— Start Listing —

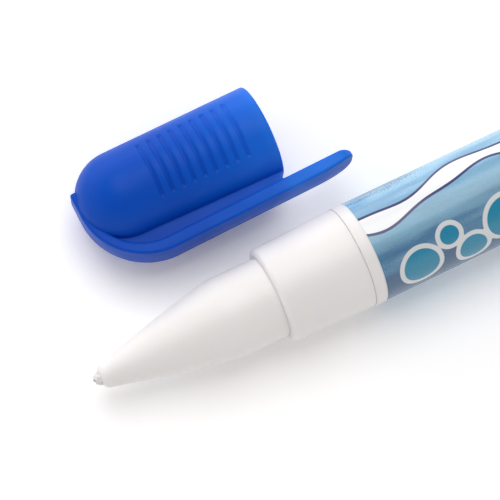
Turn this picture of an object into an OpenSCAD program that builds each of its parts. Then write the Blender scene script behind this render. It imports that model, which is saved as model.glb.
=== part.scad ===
// Squeeze-barrel correction pen with a sprung needle valve, its cap lying beside it.
// Every length is in millimetres and every angle in degrees.
// The pen lies along X with its tip towards -X; the cap lies on the +Y side, mouth towards +X.
// The origin is the middle of the whole part's box, on the surface that it lies on.

/* [Barrel] */
// Diameter over the two end rings of the barrel
barrel_d = 15; // [13:0.1:18]
// Wall of the squeeze barrel
barrel_wall = 1.1; // [0.7:0.1:1.6]
// Width of the white ring in front of the label
front_ring_w = 1.7; // [1:0.1:4]
// Length of the label panel
label_l = 78; // [55:1:110]
// Depth of the label panel below the rings
panel_depth = 0.1; // [0.08:0.01:0.3]
// Gap at each end of the label
label_gap = 0.1; // [0.05:0.05:0.5]
// Thickness of the wrapped label
label_t = 0.08; // [0.04:0.01:0.25]
// Width of the ring behind the label
rear_ring_w = 3.8; // [2.5:0.1:8]
// Thickness of the barrel's base
base_t = 1.5; // [1:0.1:3]
// Width of the flat foot around the base
foot_w = 1.7; // [1:0.1:3]
// Depth of the hollow inside the foot
foot_recess = 0.6; // [0.2:0.1:0.9]
// Radius of the edge between barrel and base
base_round = 1; // [0.4:0.1:2]

/* [Neck] */
// Step from the front ring down to the neck that the collar snaps over
neck_step = 1.35; // [1.25:0.05:1.55]
// Wall of the neck
neck_wall = 1.2; // [0.9:0.1:1.6]
// Height of the snap bead on the neck
bead_h = 0.25; // [0.15:0.05:0.3]
// Width of the snap bead along the pen
bead_w = 0.9; // [0.6:0.1:1.2]
// Gap that is left in front of the ring, seen as a fine dark line
shadow_gap = 0.15; // [0.1:0.05:0.4]

/* [Collar] */
// Clearance between the collar and what it slides over
collar_clear = 0.05; // [0.02:0.01:0.1]
// Small chamfer on the edges beside the fine gap
ring_chamfer = 0.12; // [0.05:0.01:0.3]
// Length of the collar
collar_l = 12.6; // [10:0.1:18]
// Step from the collar's front edge down to the land
collar_front_step = 1.15; // [1.05:0.05:1.4]
// Step from the front ring down to the collar's rear edge
collar_rear_step = 0.1; // [0:0.05:0.3]
// Thickness of the collar's front wall
collar_face_t = 1.3; // [1:0.1:2.5]
// Radius of the collar's front edge
collar_edge_r = 0.7; // [0.3:0.1:0.9]

/* [Nose] */
// Step from the neck down to the straight land that the cap slides on
land_step = 0.25; // [0.2:0.05:0.5]
// Length of the land in front of the collar
land_l = 7.3; // [4:0.1:10]
// Length of the nose in front of the collar
nose_l = 26.3; // [22:0.1:32]
// Diameter where the cone meets its rounded end
nose_end_d = 3.7; // [3.2:0.1:5]
// Radius of the nose's rounded end
nose_end_r = 1; // [0.6:0.1:1.2]
// How far the cone's side bulges from a straight line
nose_bulge = 0.2; // [0.1:0.05:0.6]
// Radius that softens the corner between land and cone
land_blend_r = 9; // [3:1:14]
// Thickness of the flange that the collar clamps
flange_t = 1.2; // [0.8:0.1:2]
// Length of the spigot that plugs the neck
spigot_l = 4.5; // [3:0.1:6]
// Thickness of the gasket on the neck's rim
gasket_t = 0.6; // [0.4:0.1:1]

/* [Metal tip] */
// Outer diameter of the nozzle that touches the paper
nozzle_d = 1.1; // [0.9:0.05:1.4]
// How far the nozzle stands out of the nose
nozzle_out = 0.85; // [0.5:0.05:1.5]
// Wall of the nozzle
nozzle_wall = 0.18; // [0.12:0.01:0.25]
// Outer diameter of the tip's body inside the nose
tip_body_d = 2.3; // [1.9:0.1:2.4]
// Length of the tip's body
tip_body_l = 7; // [5:0.5:10]
// Bore of the tip's body
tip_bore_d = 1.5; // [1.3:0.05:1.6]
// How far back the tip's body starts from the nose's end
tip_setback = 2; // [1.5:0.1:3]
// Chamfer on the nozzle's end
nozzle_edge = 0.1; // [0.05:0.01:0.15]
// Distance from the body's front to the valve seat
seat_setback = 0.5; // [0.2:0.1:1]
// Length of the seat's cone per unit of radius
seat_slope = 1.6; // [1:0.1:2.5]
// Diameter of the channel behind the tip's body
channel_d = 2; // [1.6:0.1:2.2]

/* [Valve] */
// Diameter of the valve pin
pin_d = 1; // [0.8:0.05:1.1]
// How far the pin stands out of the nozzle at rest
pin_out = 0.2; // [0.1:0.05:0.35]
// Running clearance round the pin's point
pin_clear = 0.05; // [0.03:0.01:0.08]
// Gap between pieces that only touch under load
seat_gap = 0.03; // [0.02:0.01:0.05]
// Diameter of the plunger over its guide fins
plunger_d = 6; // [5:0.1:6.2]
// Diameter of the plunger's hub
hub_d = 2.2; // [1.8:0.1:2.4]
// Thickness of each guide fin
fin_t = 0.7; // [0.5:0.05:1]
// Number of guide fins
fin_count = 4; // [3:1:6]
// Length of the plunger
plunger_l = 3; // [2:0.1:4]
// Room in front of the plunger
plunger_room = 1; // [0.5:0.1:2]
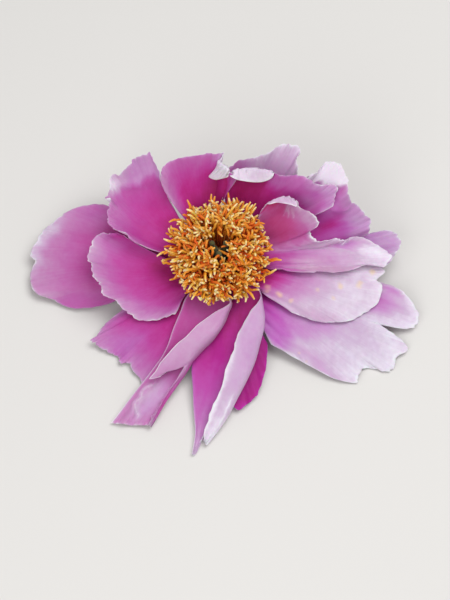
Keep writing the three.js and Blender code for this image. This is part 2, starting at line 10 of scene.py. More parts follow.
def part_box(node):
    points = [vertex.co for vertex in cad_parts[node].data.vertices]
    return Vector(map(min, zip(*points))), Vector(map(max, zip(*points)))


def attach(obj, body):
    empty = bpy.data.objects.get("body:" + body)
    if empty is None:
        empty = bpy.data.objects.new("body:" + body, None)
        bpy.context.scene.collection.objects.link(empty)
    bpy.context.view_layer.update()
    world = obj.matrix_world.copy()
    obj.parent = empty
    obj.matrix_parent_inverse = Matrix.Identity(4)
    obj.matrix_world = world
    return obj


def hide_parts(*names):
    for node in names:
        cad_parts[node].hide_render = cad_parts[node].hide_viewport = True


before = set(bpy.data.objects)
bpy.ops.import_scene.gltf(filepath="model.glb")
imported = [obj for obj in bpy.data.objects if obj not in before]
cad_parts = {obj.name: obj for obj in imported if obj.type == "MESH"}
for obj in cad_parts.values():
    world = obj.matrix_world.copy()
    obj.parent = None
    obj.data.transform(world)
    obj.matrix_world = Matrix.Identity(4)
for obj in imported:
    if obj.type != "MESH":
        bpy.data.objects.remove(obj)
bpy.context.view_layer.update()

# The petals
# Fifteen soft, satin blades of petal tissue, each grown by a narrow claw from the side of the receptacle.
# They lie on one another, from the lowest to the one on top, and their margins are waved and toothed.
SEAT_GAP = 0.3  # millimetres between pieces that touch
KNOB_RADIUS = 9
CLAW_REACH = KNOB_RADIUS + SEAT_GAP + 0.2  # to the middle of its thickness
CLAW_WIDTH = 6.5
CLAW_HEIGHT = {"outer": 14, "middle": 16, "inner": 18}
STRING_PULL = 0.38  # the length of the handles of each string's curve, as a share of its chord
FAN_SHARE = 0.5  # how far a string has turned towards its own point of the margin where it leaves the claw
ROW_CROWDING = 1.4  # over 1, the rows lie closer together towards the margin
ROWS = 48  # from claw to margin
STEPS = 8  # strings from one given point of the margin to the next
CURVE_STEPS = 12  # points from one given point of a string or a line to the next
SIDE_FRILL = 0.7  # height of the waves along a folded petal's free side
STEM_FOOT = 0.8  # height of the stem's cut end over the surface

stem_low, stem_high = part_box("stem_stub")
AXIS = (np.array(stem_low) + np.array(stem_high)) / 2
AXIS[2] = stem_low[2] - STEM_FOOT / 1000


def in_frame(points):
    """Places in millimetres from the foot of the bloom's axis, in the part's frame and in metres."""
    return np.asarray(points, float) / 1000 + AXIS


def place(bearing, reach, height):
    """The point at a bearing in degrees counter-clockwise from +X, a reach from the axis and a height."""
    angle = math.radians(bearing)
    return np.array([reach * math.cos(angle), reach * math.sin(angle), height])


def unit(vectors):
    return vectors / np.maximum(np.linalg.norm(vectors, axis=-1, keepdims=True), 1e-9)


def smoothstep(value, low, high):
    t = np.clip((value - low) / (high - low), 0, 1)
    return t * t * (3 - 2 * t)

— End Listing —

> [Instruction]: Take the entries above and copy them exactly from the first line through the line with "it lies on."; leave out every line after it.

> [Worked answer]:
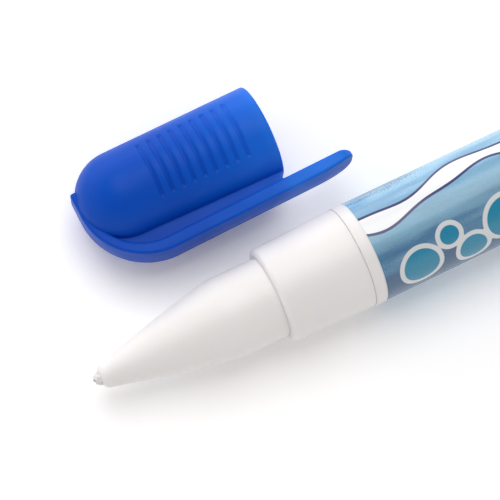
Turn this picture of an object into an OpenSCAD program that builds each of its parts. Then write the Blender scene script behind this render. It imports that model, which is saved as model.glb.
=== part.scad ===
// Squeeze-barrel correction pen with a sprung needle valve, its cap lying beside it.
// Every length is in millimetres and every angle in degrees.
// The pen lies along X with its tip towards -X; the cap lies on the +Y side, mouth towards +X.
// The origin is the middle of the whole part's box, on the surface that it lies on.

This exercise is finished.